I wrote this summer, but all channeled through the Lorca lens. Translating when you are sad, I can say, is a very good thing to do. You can experience wild creativity within very safe margins. It’s Lorca’s play. But I get to stand in his skin, and pretend. I get to leave the sad couch of my mind, and go somewhere else. Lorca is my Virgil.

Finally, I got off the couch, and heard the translation read out loud. A room full of my favorite actors. A director I love. A stage manager who brought chocolate. It was my first day in a theater since my father died. The readers were passionate, vulnerable. The play transcended time and place and I—for a time—for a six-hour window of time—forgot grief. Forgot myself. Forgot my father, and how much I miss him. I was transported. I was happy. And I want to go back to that place. My sanctuary—for my whole life—has been the theater. The physical building, and the mind building. That place where Magic is Real. Maybe that’s what that stupid phrase means.

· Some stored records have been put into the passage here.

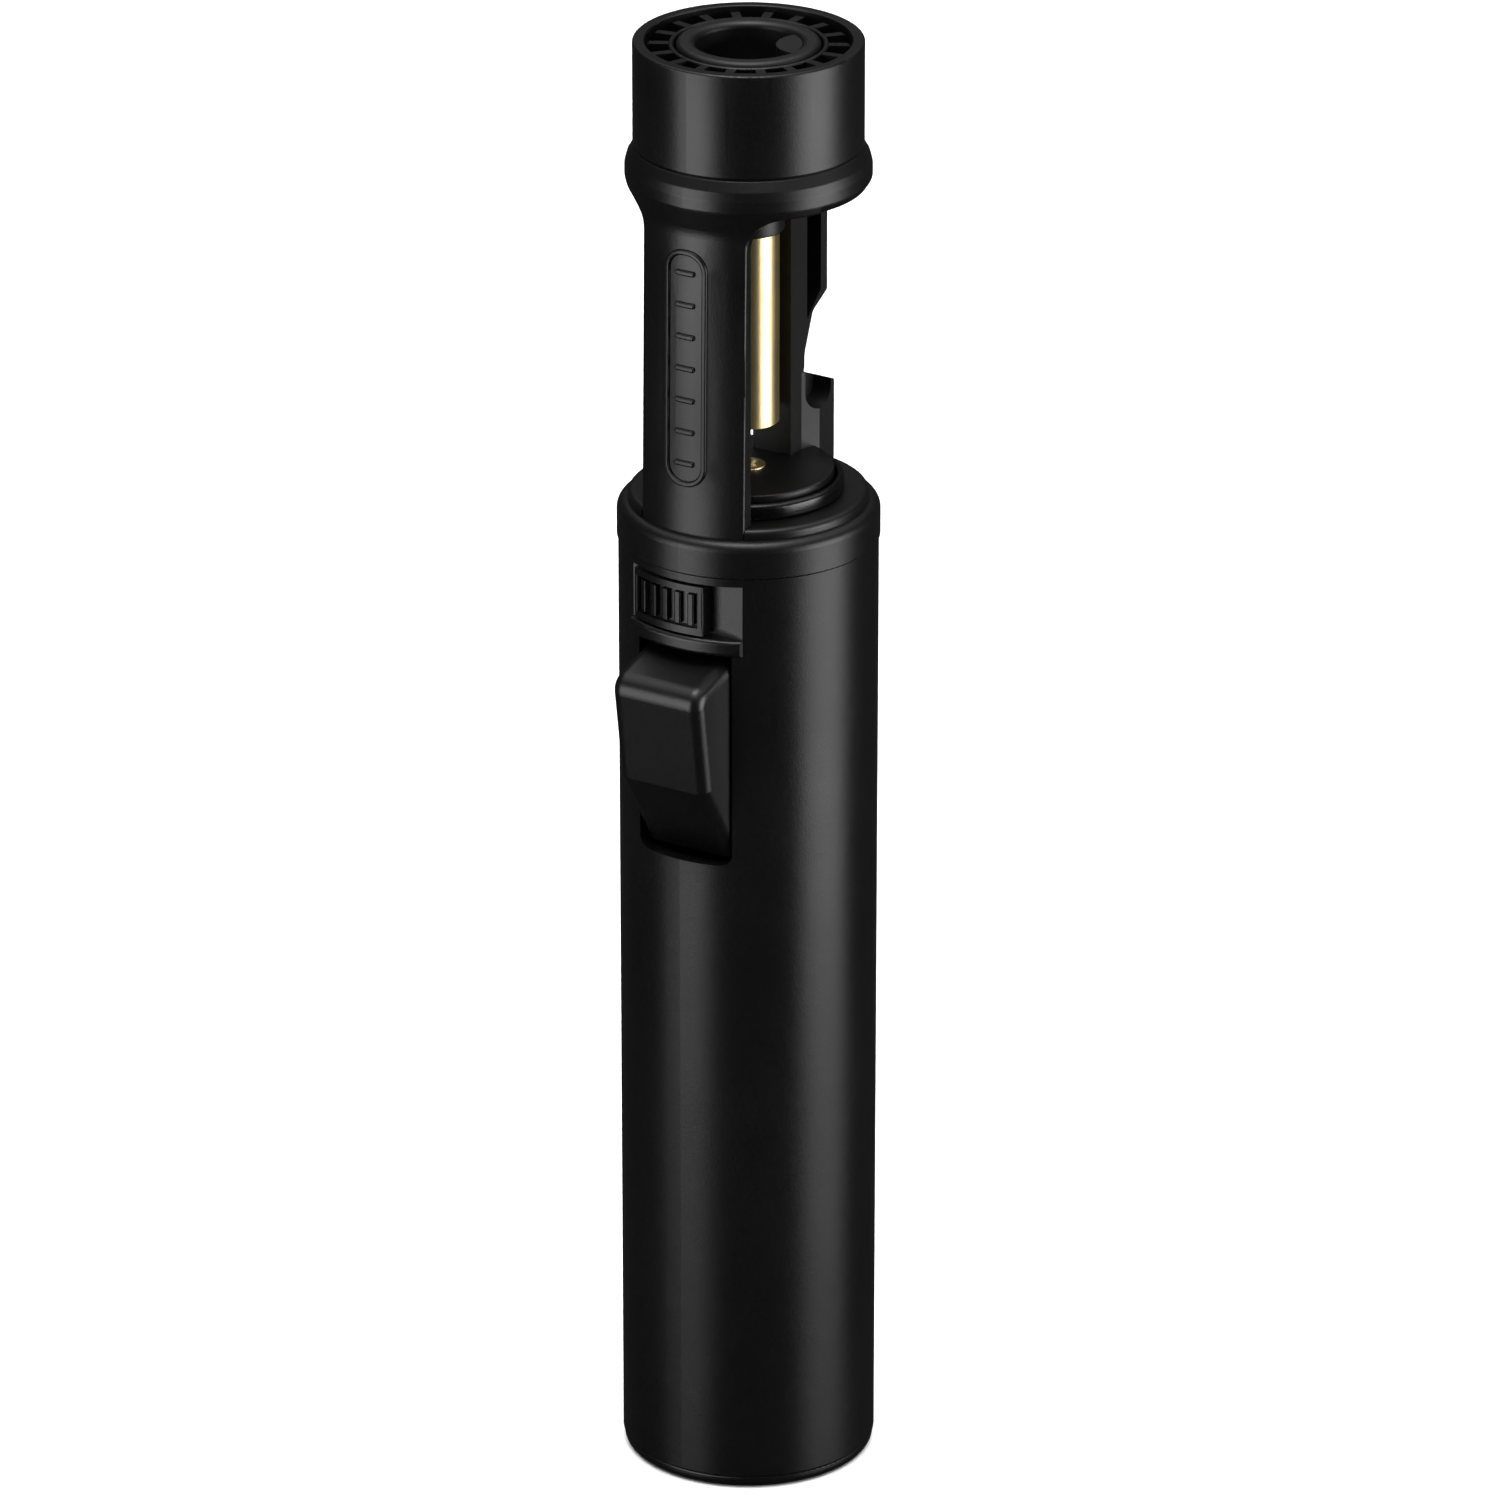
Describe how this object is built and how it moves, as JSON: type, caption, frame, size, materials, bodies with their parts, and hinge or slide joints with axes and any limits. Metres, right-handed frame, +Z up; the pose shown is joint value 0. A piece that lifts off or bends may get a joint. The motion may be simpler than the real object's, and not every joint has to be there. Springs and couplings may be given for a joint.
{
  "type": "butane torch",
  "caption": "Pocket butane torch: round black body with thumb trigger and ribbed lock slider, open neck with a brass mixing tube, and a round burner head.",
  "frame": {"origin": "centre of the flat base, on the body's axis", "axes": "+Z up the body's axis to the flame end, -Y towards the trigger, +X to the trigger's right seen from the back"},
  "size_m": [0.0284, 0.0333, 0.164],
  "materials": {
    "shell_black": "satin",
    "trigger_black": "satin",
    "ring_black": "gloss",
    "burner_black": "matte",
    "brass": "turned, polished",
    "steel": "plain",
    "rubber": "matte",
    "hose": "matte",
    "tank_plastic": "moulded nylon",
    "chassis_grey": "matte",
    "piezo_black": "matte",
    "crystal": "fired",
    "wick": "bonded fibre",
    "lead": "silicone"
  },
  "bodies": {
    "housing": {"base_cap": "shell_black", "bead_ring": "ring_black", "body_tube": "shell_black", "burner_nozzle": "steel", "chassis": "chassis_grey", "chassis_screws": "steel", "electrode_housing": "burner_black", "flame_disc": "steel", "fuel_tank": "tank_plastic", "fuel_wick": "wick", "gas_hose": "hose", "gas_jet": "brass", "gas_lever_pin": "steel", "gas_valve_body": "brass", "gas_valve_seal": "rubber", "gas_valve_spring": "steel", "head_guard": "shell_black", "ignition_lead": "lead", "jet_seal": "rubber", "mixing_tube": "brass", "nozzle_collar": "burner_black", "piezo_case": "piezo_black", "piezo_crystal": "crystal", "piezo_spring": "steel", "rear_spine": "burner_black", "refill_valve_body": "brass", "refill_valve_seal": "rubber", "refill_valve_spring": "steel", "shoulder_collar": "shell_black", "spark_electrode": "steel", "tank_lid": "tank_plastic", "tank_lid_seal": "rubber", "trigger_pin": "steel", "tube_socket": "burner_black", "valve_boss": "shell_black", "vent_ring": "shell_black"},
    "trigger": {"trigger": "trigger_black"},
    "plunger": {"piezo_plunger": "piezo_black", "piezo_hammer": "steel"},
    "gas_lever": {"gas_lever": "steel"},
    "valve_stem": {"gas_valve_stem": "steel"},
    "slider": {"lock_slider": "trigger_black", "slider_catch": "trigger_black"},
    "refill_stem": {"refill_valve_stem": "steel"}
  },
  "joints": [
    {"name": "trigger_press", "type": "hinge", "parent": "housing", "child": "trigger", "pos_m": [0, -0.0078, 0.077], "axis": [-1, 0, 0], "range_deg": [0, 9], "stiffness_Nm_per_rad": 1.2, "springref_deg": -2.86},
    {"name": "plunger_slide", "type": "slide", "parent": "housing", "child": "plunger", "axis": [0, 0, -1], "range_m": [0, 0.0028], "deforming": ["piezo_spring"]},
    {"name": "gas_lever_tilt", "type": "hinge", "parent": "housing", "child": "gas_lever", "pos_m": [0, 0.0045, 0.074], "axis": [1, 0, 0], "range_deg": [0, 13]},
    {"name": "valve_stem_lift", "type": "slide", "parent": "housing", "child": "valve_stem", "axis": [0, 0, 1], "range_m": [0, 0.00065], "deforming": ["gas_valve_spring"]},
    {"name": "lock_slide", "type": "slide", "parent": "housing", "child": "slider", "axis": [1, 0, 0], "range_m": [0, 0.0033]},
    {"name": "refill_stem_press", "type": "slide", "parent": "housing", "child": "refill_stem", "axis": [0, 0, 1], "range_m": [0, 0.0015], "stiffness_N_per_m": 400, "springref_m": -0.001, "deforming": ["refill_valve_spring"]}
  ],
  "couplings": [
    {"joint": "plunger_slide", "follows": "trigger_press", "m_per_rad": 0.017824},
    {"joint": "gas_lever_tilt", "follows": "trigger_press", "ratio": 1.4444},
    {"joint": "valve_stem_lift", "follows": "trigger_press", "m_per_rad": 0.004137}
  ]
}
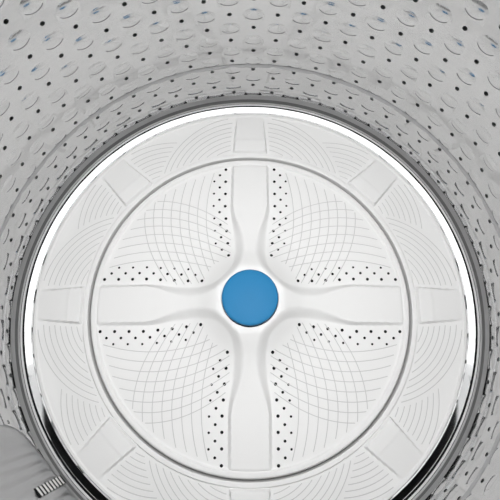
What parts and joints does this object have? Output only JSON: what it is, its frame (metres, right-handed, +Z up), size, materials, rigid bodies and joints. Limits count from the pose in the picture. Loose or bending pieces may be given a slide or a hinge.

My father was a mathematician. A genius. One of those people who are so smart that even the smartest people don’t understand them. He was always daydreaming about math. He’d stare into space, and solve problems in his head. On vacations, he would work at notebooks filled with symbols. I didn’t inherit his gift for numbers. But I understand that place where he went—that place of sanctuary, where there are no sad couches. He loved the theater because I loved the theater. My last play, Becoming Cuba was the first play of mine that he didn’t see. He won’t see Yerma. Or the next play I write. But I have to trust there will be a next play. There will be a next one, won’t there?